(CAD and scene scripts)
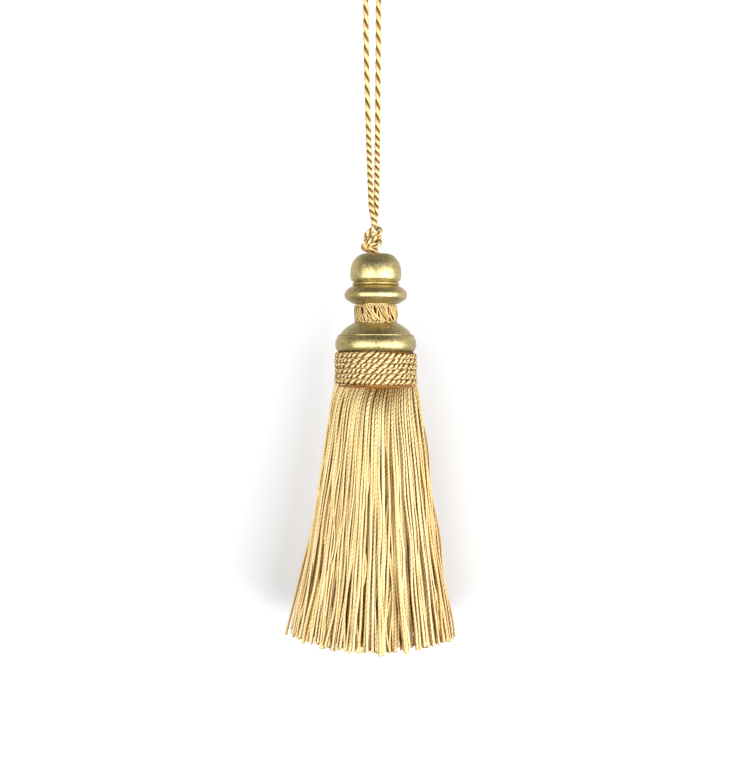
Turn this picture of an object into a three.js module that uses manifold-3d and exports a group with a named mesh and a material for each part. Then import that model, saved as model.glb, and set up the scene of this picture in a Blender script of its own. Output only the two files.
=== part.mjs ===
// A key tassel. A doubled silk cord is knotted into the top of a turned head, a gimp braid wraps the
// head's neck, cord is wound in rows under its bell, and a skirt of yarn hangs below.
// Millimetres, +Z up. The origin is the inside top of the cord's loop, where the tassel hangs.

import * as THREE from 'three';
import { mergeVertices } from 'three/addons/utils/BufferGeometryUtils.js';
import Module from 'manifold-3d';

const wasm = await Module();
wasm.setup();

const GAP = 0.3; // clearance between pieces that touch
const TURN = 2 * Math.PI;

// Head: its axis stands a little beside the loop, and its heights are measured up from the bell's foot.
const HEAD_AXIS_X = 1.4;
const HEAD_TOP_Z = -117.2;
const HEAD_HEIGHT = 36.9;
const HEAD_SEGMENTS = 32;
const NECK_RADIUS = 6.9;
const BORE_RADIUS = 2.6;
const BORE_DEPTH = 8;
const FOOT_Z = HEAD_TOP_Z - HEAD_HEIGHT;

// Turned mouldings from the bell's foot up. Each is one smooth curve through [height, radius] points.
const MOULDINGS = [
  { name: 'bell lip', samples: 4, curve: [[0, 14.1], [0.9, 14.7], [2.8, 15.2], [4.6, 15.0], [6.2, 14.1]] },
  { name: 'bell shoulder', samples: 3, curve: [[6.4, 13.6], [7.7, 12.7], [9.2, 11.2], [10.9, 8.5]] },
  { name: 'neck', samples: 1, curve: [[11.0, NECK_RADIUS], [18.0, NECK_RADIUS]] },
  { name: 'disc underside', samples: 2, curve: [[18.1, 8.1], [19.3, 9.9], [20.6, 11.4]] },
  { name: 'disc rim', samples: 3, curve: [[20.8, 11.6], [21.6, 11.8], [22.7, 11.6], [23.9, 10.5], [25.0, 8.6]] },
  { name: 'bead', samples: 2, curve: [[25.1, 8.5], [25.6, 8.9], [26.2, 8.6]] },
  { name: 'ball', samples: 6, curve: [[26.3, 8.7], [27.3, 9.4], [29.4, 9.6], [31.7, 9.4], [33.7, 8.8],
    [35.3, 7.6], [36.3, 6.5], [HEAD_HEIGHT, 5.2]] },
];

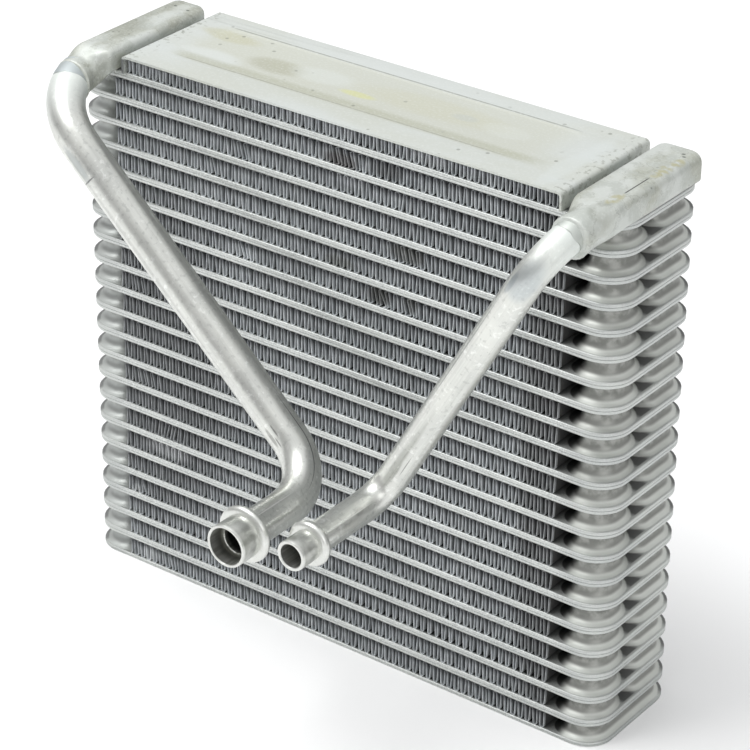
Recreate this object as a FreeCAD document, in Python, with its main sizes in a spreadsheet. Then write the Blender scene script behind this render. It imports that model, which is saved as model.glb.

▶ _EXERCISE DETAILS_: Using the entries above, quote each line verbatim from the first through the line that contains "the tassel hangs.".

▶ _SOLUTION TO THIS TASK_:
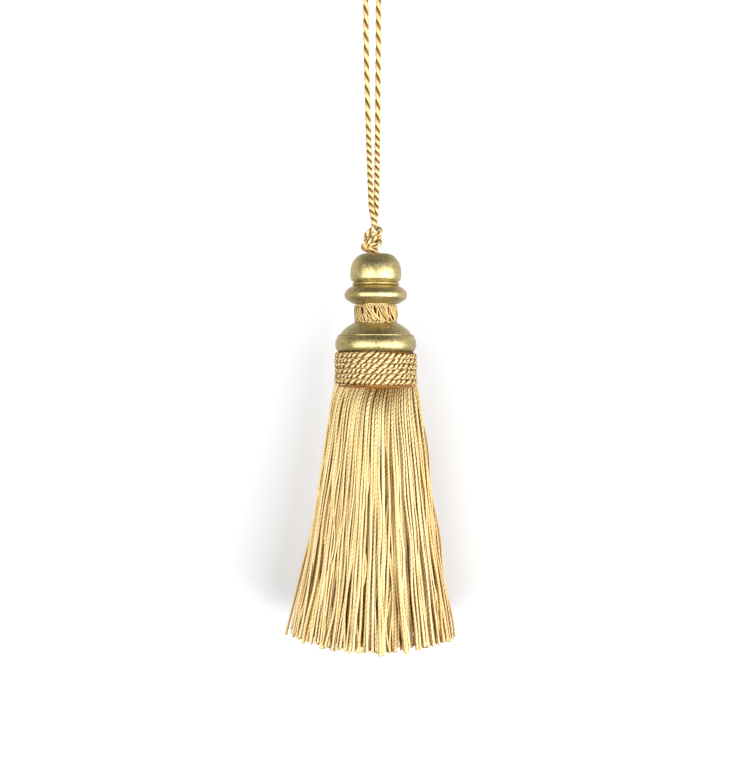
Turn this picture of an object into a three.js module that uses manifold-3d and exports a group with a named mesh and a material for each part. Then import that model, saved as model.glb, and set up the scene of this picture in a Blender script of its own. Output only the two files.
=== part.mjs ===
// A key tassel. A doubled silk cord is knotted into the top of a turned head, a gimp braid wraps the
// head's neck, cord is wound in rows under its bell, and a skirt of yarn hangs below.
// Millimetres, +Z up. The origin is the inside top of the cord's loop, where the tassel hangs.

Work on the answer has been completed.